Anzeigen wegen Umweltvergehen
Dem Beschluss ging ein hitziges Ringen voraus. Die Gemeinden um den Braccianer See sind mit der Geduld am Ende, nachdem Bitten und Warnungen seit Mai ohne Wirkung blieben. Nach einem außergewöhnlich trockenen Frühsommer ist der Wasserspiegel 160 Zentimeter niedriger als normal; auch wenn der zuständige Acea-Manager Paolo Saccani beteuert, dass nur 18 Zentimeter auf das Konto der Wasserentnahme gingen, sehen die Anrainer ihn als den Schuldigen.
Inzwischen laufen zwei Anzeigen gegen Saccani wegen Umweltvergehen, die Staatsanwaltschaft Civitavecchia schickte am Donnerstag Carabineri in die römische Acea-Zentrale, um Akten über die Pumpquoten zu beschlagnahmen. Auch mit der Region Latium hatte der Versorger einen juristischen Schlagabtausch: Latiums Präsident Nicola Zingaretti, der von einer drohenden Katastrophe für Bracciano sprach, wollte die Wasserentnahme ab Freitag gerichtlich stoppen, die Acea erhob dagegen Einspruch und verlor.
"Eine unerträgliche Situation"
Die Acea, im Mehrheitsbesitz der Stadt Rom, malte tagelang aus, welche Folgen ein Abschalten der Pumpen hätte. Der Braccianer See liefert laut dem Unternehmen zwar nur 8 Prozent des römischen Trinkwassers, aber das entspricht dem Bedarf von 400.000 Menschen. Damit sie nicht vollständig auf dem Trockenen säßen, würde man im Schichtwechsel jeweils ein Stadtgebiet für acht Stunden abklemmen - eine Rationierung für 1,5 Millionen Bürger.
Eine utopische Vorstellung.
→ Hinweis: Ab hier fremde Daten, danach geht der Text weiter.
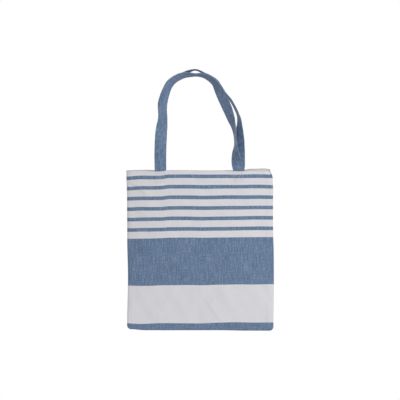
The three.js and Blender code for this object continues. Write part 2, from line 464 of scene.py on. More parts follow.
class Loom:
    """A material's node tree, on which a finish is woven."""

    def __init__(self, name: str) -> None:
        """Starts an empty node tree for a new material.

        Args:
            name: The material's name.
        """
        self.material = bpy.data.materials.new(name)
        self.material.use_nodes = True
        self.tree = self.material.node_tree
        self.tree.nodes.clear()

    def node(
        self,
        kind: str,
        settings: dict[str, object] | None = None,
        inputs: dict[str | int, object] | None = None,
        output: str | int = 0,
    ) -> Value:
        """Adds a node.

        Args:
            kind: The node's type.
            settings: Its own settings, which are set first.
            inputs: Values or links of its sockets, by name or number.
            output: The output that is returned.

        Returns:
            That output.
        """
        made = self.tree.nodes.new(kind)
        for name, value in (settings or {}).items():
            setattr(made, name, value)
        for key, value in (inputs or {}).items():
            socket = made.inputs[key]
            if isinstance(value, Value):
                self.tree.links.new(value.output, socket)
            else:
                socket.default_value = value
        return Value(self, made.outputs[output] if made.outputs else None)

    def cloth_place(self) -> tuple[Value, Value, Value]:
        """The cloth's own map in millimetres: as a vector, across it and along it.

        Returns:
            The vector and its two values.
        """
        metres = self.node("ShaderNodeUVMap", {"uv_map": CLOTH_MAP})
        place = self.stretched(metres, (1 / MM, 1 / MM, 0))
        across = self.node("ShaderNodeSeparateXYZ", inputs={"Vector": place}, output="X")
        along = self.node("ShaderNodeSeparateXYZ", inputs={"Vector": place}, output="Y")
        return place, across, along

    def stretched(self, vector: Value, by: Sequence[float]) -> Value:
        """A vector multiplied by another."""
        return self.node("ShaderNodeVectorMath", {"operation": "MULTIPLY"}, {0: vector, 1: tuple(by)})

    def noise(
        self, place: Value, across: float, along: float, detail: float = 2.0, through: float = 0.0
    ) -> Value:
        """Uneven patches, centred on 0.

        Args:
            place: Where on the cloth, or in space, in millimetres.
            across: A patch's size across the cloth.
            along: A patch's size along it.
            detail: How much finer unevenness it holds.
            through: A patch's size in the third direction, or 0 on a flat map.

        Returns:
            About -0.5 to 0.5.
        """
        third = 1 / through if through else 0.0
        scaled = self.stretched(place, (1 / across, 1 / along, third))
        settings = {"noise_dimensions": "3D" if through else "2D"}
        inputs = {"Vector": scaled, "Scale": 1.0, "Detail": detail}
        return self.node("ShaderNodeTexNoise", settings, inputs) - 0.5

    def mixed(self, share: Value | float, first: object, second: object) -> Value:
        """Mixes two colours.

        Args:
            share: The second colour's share.
            first: A colour or a link.
            second: A colour or a link.

        Returns:
            The mixed colour.
        """
        colours = [value if isinstance(value, Value) else (*value, 1.0) for value in (first, second)]
        settings = {"data_type": "RGBA", "clamp_factor": True}
        return self.node("ShaderNodeMix", settings, {0: share, 6: colours[0], 7: colours[1]}, output=2)

    def scaled(self, colour: Value, by: Value) -> Value:
        """A colour made lighter or darker."""
        return self.node("ShaderNodeVectorMath", {"operation": "SCALE"}, {0: colour, "Scale": by})

    def finish(
        self, colour: Value, roughness: Value, height: Value, depth: float, **fixed: object
    ) -> bpy.types.Material:
        """Joins colour, roughness and relief in the surface's shader.

        Args:
            colour: The base colour.
            roughness: The roughness.
            height: The relief's height, as a share of depth.
            depth: The relief's depth in metres.
            fixed: Shader sockets that are the same all over, by name with _ for a space.

        Returns:
            The material.
        """
        relief = self.node("ShaderNodeBump", inputs={"Strength": 1.0, "Distance": depth, "Height": height})
        inputs = {"Base Color": colour, "Roughness": roughness, "Normal": relief}
        inputs.update({name.replace("_", " "): value for name, value in fixed.items()})
        shader = self.node("ShaderNodeBsdfPrincipled", inputs=inputs)
        self.node("ShaderNodeOutputMaterial", inputs={"Surface": shader})
        return self.material


@dataclass(frozen=True)
class Weave:
    """A plain weave of uneven yarns."""

    yarn: float = 0.62
    depth: float = 0.16 * MM

    def crossings(self, loom: Loom, place: Value, across: Value, along: Value) -> Value:
        """Where the warp lies on top of the weft.

        Args:
            loom: The material's node tree.
            place: The cloth's map in millimetres.
            across: Its first value.
            along: Its second value.

        Returns:
            1 where a warp yarn is on top, -1 where a weft yarn is.
        """
        turn = math.pi / self.yarn
        wander = loom.noise(place, 9, 9) * 0.5
        return ((across + wander) * turn).sine() * ((along - wander) * turn).sine()


@dataclass(frozen=True)
class StripedCotton:
    """Off-white cotton with blue weft stripes; distances along it are in millimetres from the mouth."""

    name: str = "striped_cotton"
    white: Colour = (0.70, 0.695, 0.725)
    unbleached: Colour = (0.65, 0.642, 0.668)
    blue: Colour = (0.094, 0.165, 0.286)
    thin_start: float = 10.4
    thin_pitch: float = 27.2
    thin_high: float = 9.6
    thin_end: float = 165.0
    band: tuple[float, float] = (173.6, 296.8)
    foot: float = 395.9
    end_patch: tuple[float, float, float] = (87.0, 117.0, 31.0)
    ridge: float = 172.6
    weave: Weave = field(default_factory=Weave)

    def stripes(self, loom: Loom, place: Value, along: Value) -> Value:
        """Where the weft is blue.

        Args:
            loom: The material's node tree.
            place: The cloth's map in millimetres.
            along: Its second value, the drop below the mouth.

        Returns:
            1 in a stripe and 0 between stripes.
        """
        sway = loom.noise(place, 110, 70) * 2.2
        ragged = loom.noise(place, 0.9, 4.0) * 1.1
        drop = along + sway + ragged
        step = (drop - (self.thin_start - self.thin_high)) % self.thin_pitch
        thin = step.between(self.thin_high, 2 * self.thin_high, 0.45) * (1 - drop.past(self.thin_end, 1.0))
        wide = drop.between(*self.band, 0.45)
        return thin + wide + drop.past(self.foot, 0.45)

    def make(self) -> bpy.types.Material:
        """Weaves the striped cotton.

        Returns:
            The material.
        """
        loom = Loom(self.name)
        place, across, along = loom.cloth_place()
        blue = self.stripes(loom, place, along)
        crossing = self.weave.crossings(loom, place, across, along)
        slubs = loom.noise(place, 1.5, 70, 3)
        bars = loom.noise(place, 60, 1.1, 3)
        cloud = loom.noise(place, 45, 60, 3)
        flecks = loom.noise(place, 0.7, 2.4, 2)
        streaks = loom.noise(place, 3.2, 24, 2)
        mottle = loom.noise(place, 4.0, 4.5, 2)
        ground = loom.mixed(0.5 + slubs * 0.8 + cloud * 1.0 + streaks * 0.8, self.white, self.unbleached)
        ground = loom.scaled(ground, 1 + slubs * 0.04 + bars * 0.06)
        low, high, foot = self.end_patch
        over_end = abs(across).between(low, high, 1.2) * (1 - along.past(foot, 1.2))
        beside_ridge = abs(abs(across) - self.ridge)
        # Painted shade: a thin grey line along the seam-allowance ridge, standing in for the shade beside the
        # raised step.
        ridge_shade = (1 - beside_ridge.past(0.8, 0.9)) * 0.10
        # Painted shade: the top 3 mm below the mouth, where the cloth rolls over its lip, is greyed as if
        # turned away from the light.
        mouth_fold_shade = (1 - along.past(3.0, 1.5)) * 0.12
        ground = loom.mixed(over_end * 0.14 + ridge_shade + mouth_fold_shade, ground, (0.50, 0.52, 0.57))
        pale = 0.05 + slubs * 0.22 + bars * 0.24 + flecks * 0.25 + streaks * 0.24 + mottle * 0.3
        stripe = loom.mixed(pale, self.blue, self.white)
        stripe = loom.scaled(stripe, 1 + cloud * 0.2 + streaks * 0.24)
        colour = loom.mixed(blue, ground, stripe)
        colour = loom.scaled(colour, 1 + crossing * 0.05)
        height = 0.5 + crossing * 0.35 + slubs * 0.5 + bars * 0.4
        roughness = 0.88 + slubs * 0.08 + cloud * 0.06
        return loom.finish(
            colour, roughness, height, self.weave.depth, Sheen_Weight=0.12, Sheen_Roughness=0.6
        )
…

Schließlich wären neben Privathaushalten auch Krankenhäuser und Feuerwehren betroffen. "Eine unerträgliche Situation", sagte Roms Bürgermeisterin Virginia Raggi. "Man kann den Römern nicht das Wasser abdrehen." Sie verlangte, die Regierung müsse den Notstand ausrufen und "die nötigen Maßnahmen ergreifen". Raggi sorgt sich um das Image ihrer Stadt - als seien überquellende Müllcontainer, klapprige Busse und eine marode Infrastruktur nicht genug.
Das Schweigen der Brunnen
Umweltminister Gianluca Galleti verwies darauf, es sei "unvorstellbar, dass 40 von 100 Litern Wasser verloren gehen". Dies ist in der Tat nach Berechnungen des Versorgerverbands Utilitalia die Größenordnung, in der Trinkwasser aus undichten Leitungen sickert oder illegal abgezapft wird. Unterdessen hat die Acea die ersten rund 200 "nasoni" trockengelegt.
Mehr als 2.000 Trinkbrunnen sprudeln munter weiter, und von einer Komplettabschaltung dieser jahrhundertealten Gratisversorgung spricht niemand. Konsequenter handelt der Vatikan: Seit Montag schweigen seine 100 Brunnen, auf dem Petersplatz wie in den Vatikanischen Gärten, und auch, obwohl einige von ihnen mit geschlossenem Wasserkreislauf betrieben werden.
"Notstand - ach wo"
Es gehe mehr um die Zeichenwirkung, erklärte der Papst-Sender Radio Vatikan. Schließlich beklagt Papst Franziskus in seiner Umwelt-Enzyklika "Laudato si" (2015) die Wasserverschwendung auf Kosten der Armen. Just derzeit arbeitet der Heilige Stuhl an einem neuen Dokument über Trinkwasser als Menschenrecht.
Der typische Römer ist gewohnt, dass ewig alles weiterläuft wie bisher, auch das Wasser. "Notstand - ach wo", sagt ein Blumenhändler an einer Straßenecke. "Wir haben doch die alten Aquädukte." Und ein anderer meint: "Italien ist vom Mittelmeer umgeben - wir bauen ein paar Entsalzungsanlagen, und basta."